3. Migration in Großbritannien – politische und gesellschaftliche Rahmenbedingungen


 

Die Migrationsbewegungen der Nachkriegsjahre in Großbritannien stehen unter dem Zeichen kolonialer Tradition. Das britische Empire sicherte jedem seiner Untertanen die volle britische Staatsbürgerschaft und somit auch das Einreiserecht in das koloniale Mutterland zu. Der Arbeitskräftemangel in den ersten Jahren nach Ende des Krieges führte zudem dazu, dass sich in Großbritannien eine Anwerbe-Industrie für ausländische Arbeiter etablierte.[40] Vor allem in der Textil-Industrie und im Gesundheitssektors wurde dabei auf weibliche Arbeitskräfte aus den Kolonien zurückgegriffen. Die übrigen Bedarfsfelder wurden aufgrund politischer Bedenken primär mit europäischen Arbeitskräften aufgestockt.[41] Bereits im Jahr 1950 wurden erste politische Initiativen ins Leben gerufen, die sich mit kolonialer Immigration auseinandersetzten. Ihnen gemein war die Annahme, dass koloniale Immigration zu sozialen und innenpolitischen Problemen führen würde und sie deshalb bereits in ihren Ansätzen stark zu limitieren sei.[42] Bereits nach Ankunft der „Empire Windrush“ und der „SS Orbita“ im Jahr 1948, die erstmals karibische Einwanderer nach Großbritannien brachten, hatte es politische Diskussionen gegeben, die aber genau wie die Debatten zu Beginn der 50er Jahre aufgrund der geringen Zahl an kolonialen Einwanderern schnell wieder abebbten.[43] Allerdings zeigen diese politischen Bemühungen deutlich die unterschiedliche Einschätzung bezüglich kolonialer und europäischer Immigration.

 

It is extraordinary that, at a time when Irish immigration was estimated to be 60,000 per year, immigration controls should have been considered in order to prevent the entry of a mere 3,000 people who, as colonial and Commonwealth citizens, were British subjects.[44]

 

Wenig überraschend ist daher auch das erneute Einsetzen der Diskussionen um Immigrationsbegrenzungen für britische Staatsbürger des Commonwealths oder der Kolonien im Anschluss an den ‚McCarran-Walter Immigration Act‘ der USA aus dem Jahr 1952, der die Einwanderung karibischer Migranten stark reglementierte und begrenzte.[45] Die anhaltend schlechte Wirtschaftslage in der Karibik, hauptsächlich auf Jamaika, führte in Folge dessen zu einer vermehrten Migration nach Großbritannien.[46] Auf politischer Ebene wurde abermals versucht dieser Tatsache durch ein Gesetz zur Kontrolle der Immigration zu begegnen.

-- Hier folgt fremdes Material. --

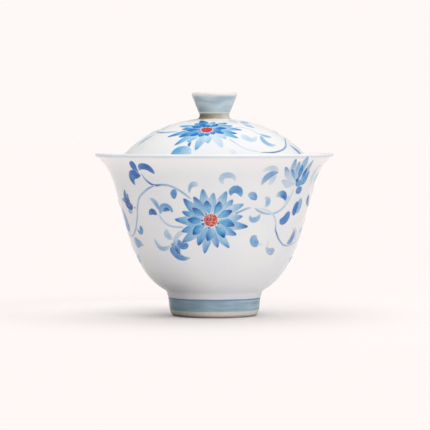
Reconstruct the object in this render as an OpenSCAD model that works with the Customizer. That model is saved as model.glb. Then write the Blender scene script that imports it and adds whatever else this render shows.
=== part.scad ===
// Gaiwan: a flared porcelain tea bowl on a foot ring, with a domed lid that drops inside its rim.
// Z is up, and the origin is the centre of the foot ring's standing face. Millimetres.

/* [Bowl] */
// Diameter across the flared rim
rim_d = 100; // [94:1:106]
// Height of the rim above the table
bowl_h = 68; // [65:1:71]
// Wall thickness at the rim
rim_t = 1.4; // [1.2:0.1:1.8]
// Wall thickness where the wall turns in to the floor
base_t = 3.2; // [2.8:0.1:3.6]

/* [Foot ring] */
// Diameter of the foot ring at its waist
foot_d = 39; // [37:0.5:41]
// Height of the foot ring, up to the slip joint under the bowl
foot_h = 8.6; // [8:0.1:9]
// Diameter of the recess inside the foot ring
foot_bore_d = 31.4; // [30:0.2:32]

/* [Lid] */
// Diameter of the lid's edge
lid_d = 85; // [83:0.5:86]
// Height of the dome's outside, from the edge to the crown
lid_rise = 20.6; // [20:0.2:22]
// Wall thickness of the lid
lid_t = 2; // [1.8:0.1:2.2]

/* [Knob] */
// Diameter of the knob's lip
knob_d = 19; // [18:0.5:20]
// Diameter of the knob's narrow neck
neck_d = 12.4; // [12:0.1:13]
// Height of the knob above its seat on the lid
knob_h = 11.1; // [10.5:0.1:12]

/* [Hidden] */
$fn = 96;

porcelain = [0.90, 0.90, 0.89];
blue_glaze = [0.55, 0.66, 0.71];

curve_steps = 18;    // straight pieces in each long curve of an outline
edge_steps = 8;      // straight pieces in each rounded edge
seat_gap = 0.25;     // air between the lid's rounded edge and the bowl's wall
boss_gap = 0.1;      // slip gap round the boss that centres the foot ring

rim_r = rim_d / 2;
foot_r = foot_d / 2;
foot_bore_r = foot_bore_d / 2;
lid_r = lid_d / 2;
knob_r = knob_d / 2;
knob_neck_r = neck_d / 2;

// A point of the cubic Bezier curve with the four control points c, and the curve's direction there.
function bezier_point(c, t) =
    pow(1 - t, 3) * c[0] + 3 * pow(1 - t, 2) * t * c[1] + 3 * (1 - t) * t * t * c[2] + pow(t, 3) * c[3];
function bezier_slope(c, t) =
    pow(1 - t, 2) * (c[1] - c[0]) + 2 * (1 - t) * t * (c[2] - c[1]) + t * t * (c[3] - c[2]);
function bezier(c, steps = curve_steps) = [for (i = [0:steps]) bezier_point(c, i / steps)];

// The same curve moved to its left, by a distance that changes steadily from d_from to d_to.
function left_of(v) = [-v[1], v[0]] / norm(v);
function inset_bezier(c, d_from, d_to) = [
    for (i = [0:curve_steps])
        let (t = i / curve_steps)
        bezier_point(c, t) + left_of(bezier_slope(c, t)) * (d_from + (d_to - d_from) * t)
];

// Points of an arc about a centre, from one angle to another in degrees.
function polar(r, angle) = r * [cos(angle), sin(angle)];
function arc(centre, r, from, to) =
    [for (i = [0:edge_steps]) centre + polar(r, from + (to - from) * i / edge_steps)];

function reversed(points) = [for (i = [len(points) - 1:-1:0]) points[i]];
function tail(points) = [for (i = [1:len(points) - 1]) points[i]];

// ---- Bowl ----
// The outside of the wall is two curves from the foot to the rim.
// A full belly comes first, then a flare that turns outwards.
lip_r = rim_t / 2;
lip_centre = [rim_r - lip_r, bowl_h - lip_r];
lip_angle = -54;
lip_start = lip_centre + polar(lip_r, lip_angle);
wall_start = [foot_r + 1.4, foot_h + 2.2];
waist = [rim_r * 0.787, bowl_h * 0.667];
belly = [wall_start, [rim_r * 0.665, bowl_h * 0.259], [rim_r * 0.7175, bowl_h * 0.5045], waist];
flare = [waist, [rim_r * 0.8365, bowl_h * 0.7825], [rim_r * 0.845, bowl_h * 0.901], lip_start];
belly_run = bezier_slope(belly, 0) / norm(bezier_slope(belly, 0));

// The inside follows the outside, and the wall between them thins steadily from base_t to rim_t.
waist_t = (base_t + rim_t) / 2;
inner_belly = inset_bezier(belly, base_t, waist_t);
inner_flare = inset_bezier(flare, waist_t, rim_t);

// The floor of the well runs on from the wall and levels out at the axis.
well_start = inner_belly[0];
well_z = well_start[1] - 2.9;
well = [well_start, well_start - 7 * belly_run, [6, well_z], [0, well_z]];

// Under the floor, a low boss centres the foot ring, and the shoulder round it is the slip joint.
boss_r = foot_bore_r - boss_gap;
boss_z = foot_h - 2.2;
neck_r = foot_r + 0.2;
neck = [[neck_r, foot_h], [neck_r + 0.3, foot_h + 1.1], wall_start - 0.9 * belly_run, wall_start];

function bowl_outline() = concat(
    [[0, boss_z], [boss_r, boss_z], [boss_r, foot_h]],
    bezier(neck, edge_steps),
    tail(bezier(belly)),
    tail(bezier(flare)),
    tail(arc(lip_centre, lip_r, lip_angle, lip_angle + 180)),
    tail(reversed(inner_flare)),
    tail(reversed(inner_belly)),
    tail(bezier(well))
);

module bowl() {
    color(porcelain) rotate_extrude() polygon(bowl_outline());
}

// ---- Foot ring ----
// Its side leans in a little, rounds under and stands on a narrow face that is left without glaze.
stand_r = foot_r - 2.6;
stand_edge = 0.3;
heel = [foot_r - 0.6, 3.6];
heel_curve = [[stand_r, 0], [stand_r + 0.8, 0.15], [heel[0] - 0.3, 1.2], heel];
side_curve = [heel, heel + [0.15, 1.2], [neck_r - 0.55, foot_h - 1.4], [neck_r, foot_h]];

function foot_outline() = concat(
    [[foot_bore_r + stand_edge, 0]],
    bezier(heel_curve, edge_steps),
    tail(bezier(side_curve, edge_steps)),
    [[foot_bore_r, foot_h], [foot_bore_r, stand_edge]]
);

module foot_ring() {
    color(blue_glaze) rotate_extrude() polygon(foot_outline());
}

// ---- Lid ----
// The lid's edge is round.
// Its centre drops to the height where the edge is seat_gap away from the bowl's wall.
edge_r = lid_t / 2;
edge_clearance = edge_r + seat_gap;
edge_track = inset_bezier(flare, waist_t + edge_clearance, rim_t + edge_clearance);
edge_centre = [lid_r - edge_r, lookup(lid_r - edge_r, edge_track)];
edge_angle = 36;

dome_start = edge_centre + polar(edge_r, edge_angle);
crown_z = dome_start[1] + lid_rise;
dome = [dome_start, dome_start + polar(13, edge_angle + 90), [lid_r * 0.51, crown_z], [0, crown_z]];

// The crown is cut flat where the knob is luted on.
knob_seat_z = crown_z - 0.42;
knob_seat_r = knob_neck_r + 1.2;

function lid_outline() = concat(
    bezier(dome),
    reversed(inset_bezier(dome, lid_t, lid_t)),
    tail(arc(edge_centre, edge_r, edge_angle - 180, edge_angle))
);

module lid() {
    color(porcelain) difference() {
        rotate_extrude() polygon(lid_outline());
        translate([0, 0, knob_seat_z]) cylinder(r = knob_seat_r + 1, h = lid_t);
    }
}

// ---- Knob ----
// A small flared cup, stuck on to the lid like a second foot upside down.
knob_wall = 1.9;
knob_lip_r = 1.1;
knob_lip_centre = [knob_r - knob_lip_r, knob_seat_z + knob_h - knob_lip_r];
knob_flare_angle = -22;
knob_floor_z = knob_seat_z + 4;
knob_base = [
    [knob_seat_r, knob_seat_z],
    [knob_neck_r + 0.4, knob_seat_z + 0.2],
    [knob_neck_r - 0.1, knob_seat_z + 0.9],
    [knob_neck_r, knob_seat_z + 1.7]
];
knob_well = [
    [knob_neck_r + 1.5 - knob_wall, knob_floor_z + 1.5],
    [knob_neck_r + 1 - knob_wall, knob_floor_z + 0.3],
    [3, knob_floor_z],
    [0, knob_floor_z]
];

function knob_outline() = concat(
    [[0, knob_seat_z]],
    bezier(knob_base, edge_steps),
    arc(knob_lip_centre, knob_lip_r, knob_flare_angle, knob_flare_angle + 180),
    bezier(knob_well, edge_steps)
);

module knob() {
    color(blue_glaze) rotate_extrude() polygon(knob_outline());
}

bowl();
foot_ring();
lid();
knob();
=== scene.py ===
"""A porcelain gaiwan with its lid on, painted in cobalt blue and iron red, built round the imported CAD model.

Blender units are metres, with Z up. Sizes in this script are millimetres until a mesh is made. Azimuths are
degrees round the bowl's axis: 0 at the front (-Y), 90 at the right (+X).
"""

import math

import bpy
import numpy as np
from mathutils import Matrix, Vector


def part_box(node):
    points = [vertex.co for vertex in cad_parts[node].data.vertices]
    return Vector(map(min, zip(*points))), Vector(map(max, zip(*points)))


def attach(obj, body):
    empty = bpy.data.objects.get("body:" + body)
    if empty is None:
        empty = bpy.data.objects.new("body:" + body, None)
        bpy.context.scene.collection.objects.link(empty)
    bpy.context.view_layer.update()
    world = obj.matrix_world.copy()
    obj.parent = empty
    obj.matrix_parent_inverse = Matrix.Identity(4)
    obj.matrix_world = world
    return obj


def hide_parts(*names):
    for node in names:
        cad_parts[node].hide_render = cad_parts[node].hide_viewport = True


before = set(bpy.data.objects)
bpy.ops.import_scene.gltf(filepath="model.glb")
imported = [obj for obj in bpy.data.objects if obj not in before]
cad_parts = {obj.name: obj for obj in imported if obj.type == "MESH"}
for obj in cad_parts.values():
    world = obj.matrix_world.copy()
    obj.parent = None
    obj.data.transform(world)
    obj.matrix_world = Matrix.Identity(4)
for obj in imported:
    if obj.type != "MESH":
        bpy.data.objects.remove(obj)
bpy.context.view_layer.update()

MM = 0.001
TURN = 384             # quads round each turned shell
OUTLINE_STEP = 1.2     # mm between the rings of a turned shell
CORNER = 35            # an outline that bends by more degrees than this has a sharp edge there
STROKE_STEP = 0.7      # mm between the rows of a brush stroke
STROKE_COLUMNS = 9     # points across a brush stroke
LIFT = 0.03            # mm that a stroke's face stands clear of the bare glaze
LAYER = 0.012          # mm more for each stroke that it crosses
SINK = 0.08            # mm that a stroke's back lies under the glaze
FEATHER = 0.6          # mm over which a stroke's pigment fades out at its edge
BRUSH_SHIFT = 31       # mm between one stroke and the next in the pattern of streaks

rng = np.random.default_rng(7)


# ---- Outlines ----

def seam_outline(node):
    """The (radius, height) outline in mm of a turned CAD node, read where the plane y = 0 cuts its mesh."""
    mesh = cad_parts[node].data
    points = np.array([v.co for v in mesh.vertices]) / MM
    on_seam = (np.abs(points[:, 1]) < 1e-4) & (points[:, 0] > -1e-4)
    spots = [tuple(np.round(p[[0, 2]], 3)) for p in points]
    links = {}
    for edge in mesh.edges:
        a, b = edge.vertices
        if on_seam[a] and on_seam[b] and spots[a] != spots[b]:
            links.setdefault(spots[a], set()).add(spots[b])
            links.setdefault(spots[b], set()).add(spots[a])
    ends = [p for p in links if len(links[p]) == 1]
    chain = [min(ends or links, key=lambda p: p[1])]
    while True:
        onward = [p for p in links[chain[-1]] if p not in chain]
        if not onward:
            break
        chain.append(onward[0])
    if not ends:
        chain.append(chain[0])
    if ends and chain[0][0] > 0:
        chain.insert(0, (0.0, chain[0][1]))
    if ends and chain[-1][0] > 0:
        chain.append((0.0, chain[-1][1]))
    chain = np.array(chain)
    r, z = chain[:, 0], chain[:, 1]
    area = np.sum(r * np.roll(z, -1) - np.roll(r, -1) * z)
    return chain if area > 0 else chain[::-1]


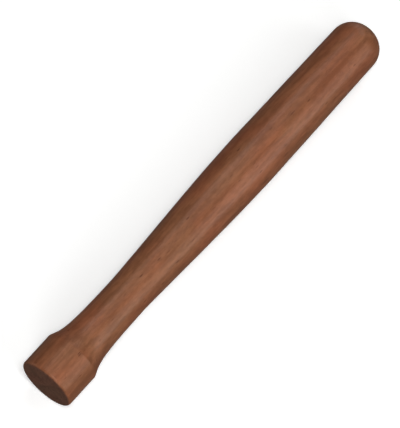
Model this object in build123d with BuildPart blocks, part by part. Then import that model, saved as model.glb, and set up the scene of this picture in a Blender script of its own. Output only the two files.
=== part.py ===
from build123d import *
import os
from math import radians, tan

# Bar muddler turned from one piece of hardwood. All sizes are in millimetres.
# The turning axis runs along +X, from the centre of the flat muddling face (the origin) to the
# domed butt, and +Z is up. The tool lies on its side.

# ---- driving dimensions: places along the axis are measured from the muddling face ----
overall_length = 254.0

foot_diameter = 30.2
foot_length = 19.5              # straight band between the muddling face and the shoulder
foot_rim_radius = 1.5           # round-over between the muddling face and the band
shoulder_edge_radius = 0.6      # the shoulder is only eased with abrasive paper

flare_angle = 20.0              # degrees from the axis, where the flare leaves the shoulder
neck_diameter = 22.0
neck_position = 61.7

belly_diameter = 28.6           # thickest place of the grip, where its taper starts
belly_position = 164.0

butt_diameter = 27.2            # of the taper where it would meet the crown
butt_crown_height = 3.0
butt_edge_radius = 11.8         # rolls the taper over into the crown

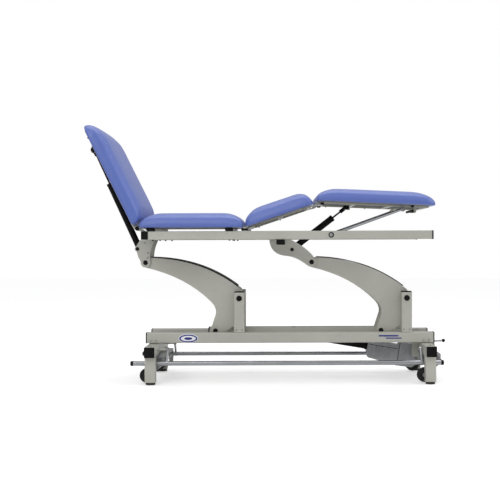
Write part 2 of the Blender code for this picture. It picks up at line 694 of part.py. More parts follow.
def make_top_rail(side_name, side, carrier):
    """A side rail with the thigh hinge's lug and the strut's pin welded on."""
    def at(point):
        return local(point, carrier_point())

    low = (min(side * TOP_RAIL_Y[0], side * TOP_RAIL_Y[1]), TOP_RAIL_Z[0] - carrier_point()[1])
    high = (max(side * TOP_RAIL_Y[0], side * TOP_RAIL_Y[1]), TOP_RAIL_Z[1] - carrier_point()[1])
    rail = square_tube(f"top_rail_{side_name}", low, high, TOP_RAIL_X[0] - carrier_point()[0],
                       TOP_RAIL_X[1] - carrier_point()[0], "X", 0.0025)
    hinge = at(THIGH_HINGE)
    weld = TOP_RAIL_Z[1] - 0.0012 - carrier_point()[1]
    lug = arc(hinge, 0.008, -20, 200, 10) + [(hinge[0] - 0.012, weld), (hinge[0] + 0.012, weld)]
    ear = plate("lug", [lug], *sorted((side * 0.262, side * 0.278)))
    hinge_pin = rod("pin", hinge, HINGE_PIN_RADIUS, *sorted((side * 0.270, side * 0.2085)), "Y", 16)
    strut = at(STRUT_FOOT)
    strut_pin = rod("strut_pin", strut, 0.006, *sorted((side * 0.213, side * 0.2565)), "Y", 16)
    strut_head = rod("strut_head", strut, 0.012, *sorted((side * 0.2840, side * 0.2875)))
    join(rail, ear, hinge_pin, strut_pin, strut_head)
    place(rail, carrier, PAINT)


def carrier_point():
    """The head arm's top pivot, which carries the whole top frame."""
    return POST_X[0] + ARM_TO_TOP[0], LIFT_PIVOT_Z + ARM_TO_TOP[1]


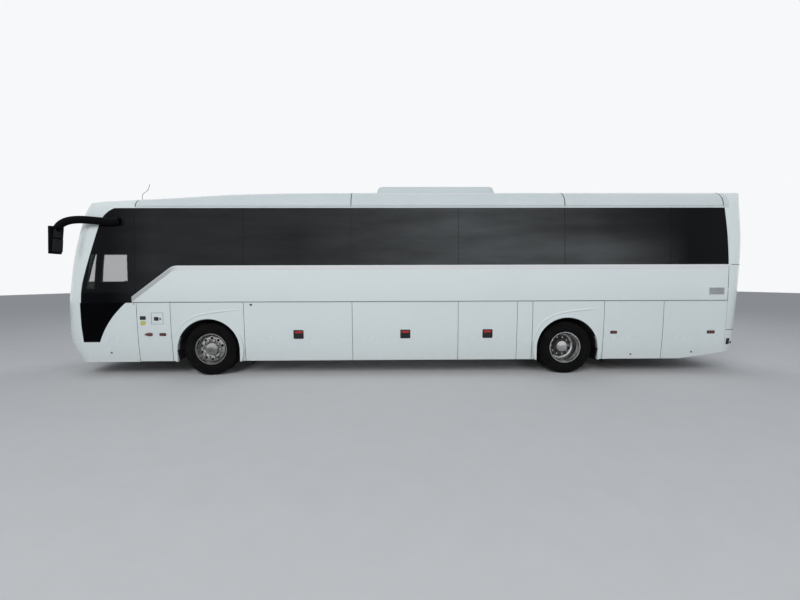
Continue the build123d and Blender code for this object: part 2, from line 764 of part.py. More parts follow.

Der Entwurf wurde am 27.Oktober 1955 vorgelegt, aufgrund der klar diskriminierenden Ausrichtung aber nicht vom Kabinett verabschiedet.[47] Stattdessen wurde eine Kommission eingerichtet, deren Aufgabe darin bestand, den aktuellen Stand der Immigration aus den Kolonien zu erfassen und daraus politische Handlungsempfehlungen abzuleiten. Das Ergebnis, das im Juni 1956 vorgelegt wurde, zeigte zwar einen deutlichen Anstieg an kolonialer Immigration, die erwarteten innenpolitischen und sozialen Probleme und Spannungen blieben jedoch – bis auf kleinere Vorfälle im Bereich der Wohnungssuche – laut Bericht aus.[48] Vielmehr zeigte sich, dass die karibischen und asiatischen Einwanderer den Arbeitsbedarf im Niedriglohnsektor und im Bereich der ungelernten Arbeitskräfte bedienten.[49] Dass sich die gesellschaftliche Reaktion auf Immigration sehr viel diffiziler gestaltete als es der Kommissionsbericht nahelegt, lässt sich bereits anhand der ersten ‚anti-black riots‘ in den Jahren 1948/49 nachweisen.[50] Wurde zunächst nur von lokalen Einzelvorkommnissen gesprochen, so änderte sich diese Sachlage im Anschluss an die ‚riots‘ 1958 in Notting Hill und Nottingham.[51] Die Dimensionen und die Brutalität der Unruhen rückte das Thema Immigration in den Fokus der Öffentlichkeit.[52] Zwar wurde die Gewalt, mit der vorgegangen wurde, strikt verurteilt, parallel setzte jedoch eine erneute politische Diskussion um die Begrenzung „farbiger“ Zuwanderung aus den Kolonien ein, die rassistische Ausprägungen aufwies.[53] George Rogers, Labour-Abgeordneter, äußerte beispielsweise gegenüber der „Daily Sketch“:

 

The government must introduce legislation quickly to end the tremendous influx of coloured people from the Commonwealth … overcrowding has fostered vice, drugs, prostitution and the use of knives. For years the white people have been tolerant. Now their tempers are up.[54]

 

Die Forderung nach Einwanderungskontrollen überschattete bald die Kritik an der Gewalt und den Motiven der ‚anti-black riots‘. Die Labour-Partei positionierte sich zwar als Gegner von Immigrationsbeschränkungen, verschiedene Meinungsumfragen zeigten aber deutlich die ablehnende Haltung der Bevölkerung gegenüber „farbigen“ Immigranten auf und machten die politische Auseinandersetzung zu einer öffentlichen Debatte, die fortan in den Medien ausgetragen wurde.[55] Während sich die konservative Fraktion des britischen Kabinetts in Kooperation mit einigen Labour-Abgeordneten, zu denen auch bereits genannter George Rogers zuzuordnen war, auf eine Kampagne zur Kontrolle kolonialer Immigration einigte, erfolgte in der Presse eine umfassende Debatte über die soziale Lage der „farbigen“ Migranten, die von seriösen Bestandsaufnahmen bis hin zu rechtspopulistischer Meinungsmache reichte.[56]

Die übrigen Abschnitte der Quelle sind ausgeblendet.